Even the music is trying to do you in, teasing at rhythms that will lure you into complacency only to leave you splattered across some cosmic windshield by a middle eight you were not expecting. What does it sound like? It sounds like Wendy Carlos doing some metal-working. It sounds like all the horrors on earth saying: you must do better! Then there are the bosses: sticking points for me, each one, because suddenly you have to hit every mark. You have to thrive rather than merely survive if you want to earn the glowing patches on the ground that mean you can fire a shot at the vast baddy suddenly lurking at the edge of the rail - and that's often only worth it after you've first shattered any defensive measures they may have erected.
The bosses show just how adept Thumper is at conjuring nightmares from simple geometry.

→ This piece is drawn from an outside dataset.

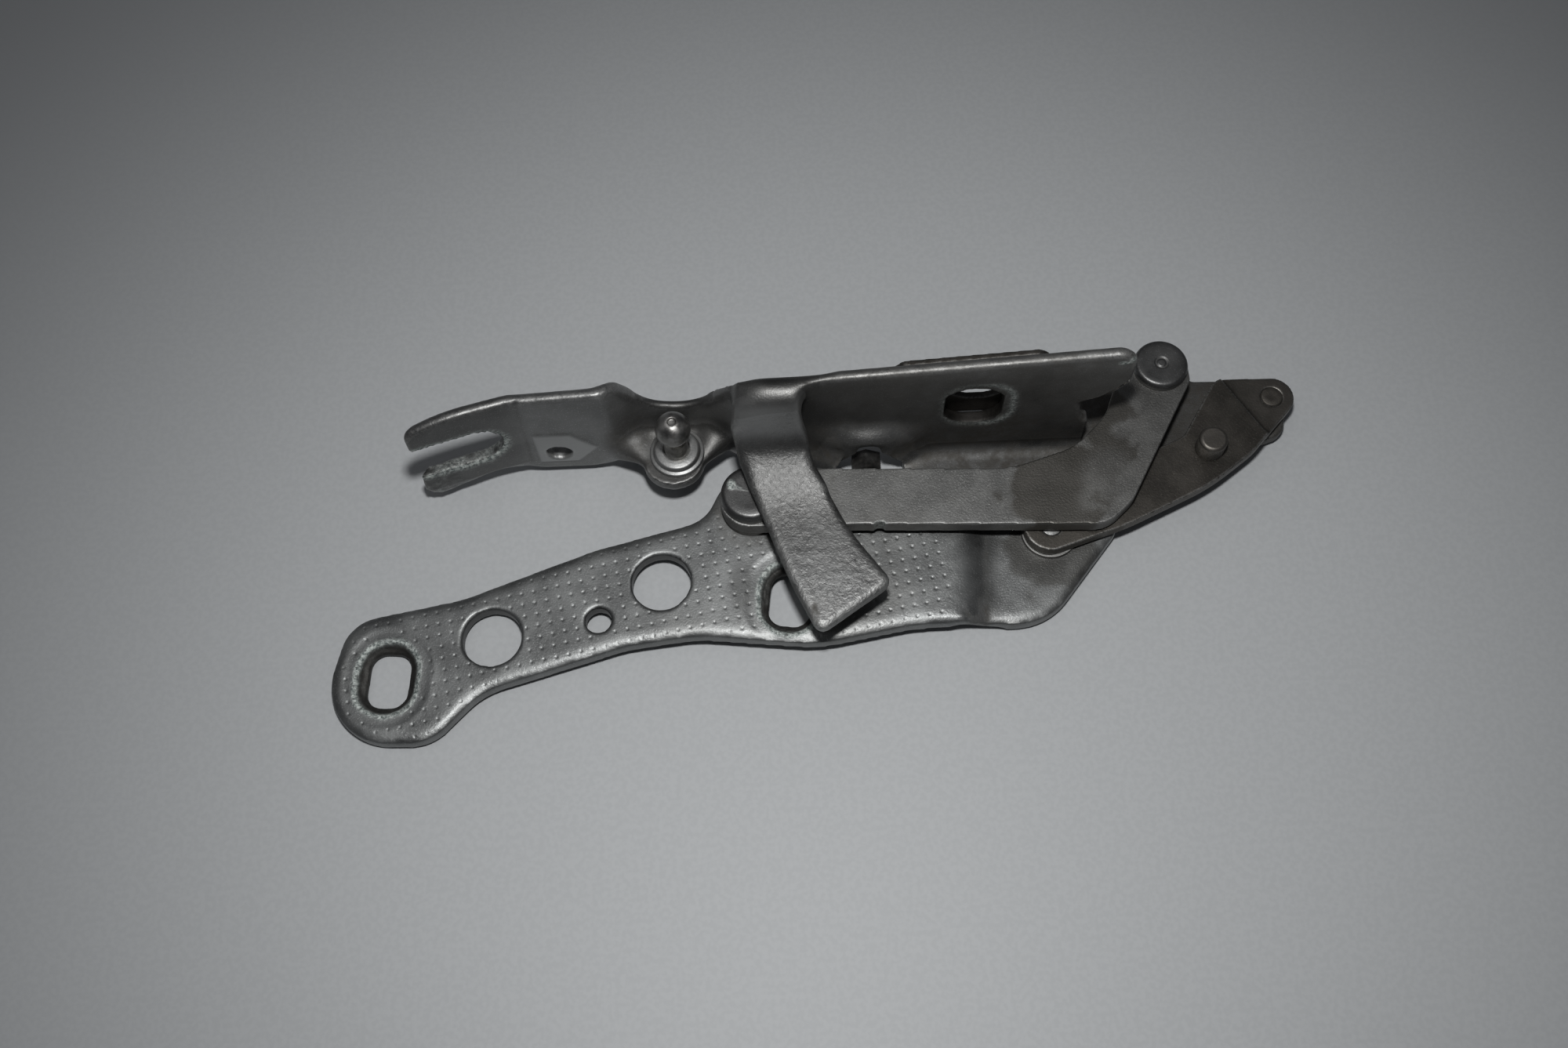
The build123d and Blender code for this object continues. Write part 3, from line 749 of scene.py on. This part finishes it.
def press_flange(skin, marks):
    """Raised pad and pressed line left of the stud, dented rim and lowered top of the hood slot."""
    x, z = skin.x, skin.z
    face = marks.upright & marks.front
    line = bell(x, 0.03 * (z - 20) - 32.4, 0.55) * ease(3.0, 8.0, z) * (z < 36) * face
    ring = bell(marks.hood_slot, 0.6, 1.1) * between(x, 60, 100) * face
    back = 0.30 * line + ring * (0.16 + 0.22 * marks.ragged) - 0.32 * marks.pad
    low_top = bell(marks.hood_slot, 0.2, 2.2) * ease(27.0, 32.0, z) * marks.upright * between(x, 68, 90)
    return np.c_[0 * x, back, -1.3 * low_top]


def swell_arch(skin, marks):
    """The sheet swells forward over the screw; the arch's lip rises and its sides draw in."""
    y, z, off = skin.y, skin.z, marks.off_arch
    swell = (1 - ease(6.5, 15.5, off)) * window(z, (-1.0, 4.0), (10.5, 16.5)) * ease(28.0, 31.0, y)
    raised = np.clip(1 - (off / 10.5) ** 2, 0, 1) * window(z, (1.0, 6.0), (8.0, 20.0)) * (y > 29.0)
    narrow = np.sign(ARCH_X - skin.x) * window(off, (2.0, 6.5), (9.2, 12.0))
    narrow *= window(z, (1.2, 6.0), (9.0, 14.0)) * (y > 29.0)
    return np.c_[2.6 * narrow, -4.4 * swell, 4.4 * raised]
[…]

One might be a triangle, another a rippling wheel of light. As the game progresses, they become increasingly organic, but even then there's a daring refusal to engage directly with the things that people think they find scary. It's all hints and feints: simple shapes that are pushed towards menace by a little wriggle in the animation, a suggestion of something that cannot be fully seen. It can be terribly claustrophobic, riding that rail.
Oh yes, and it's fast. It's so insanely fast. Cobble that together with the precision required to succeed and the relentless allure of the wonderfully horrible art, and you have something special. Don't weep for me, but I have really hurt my thumb playing this game: stabbing the controller buttons when really I only needed to tap them.
No matter. Thumper's one of those experiences where the feedback you're getting is driving you forward so irresistibly you dare not look too closely at exactly what your hands are doing on the controller - for the fear that it will stop everything from working, and then where will you be?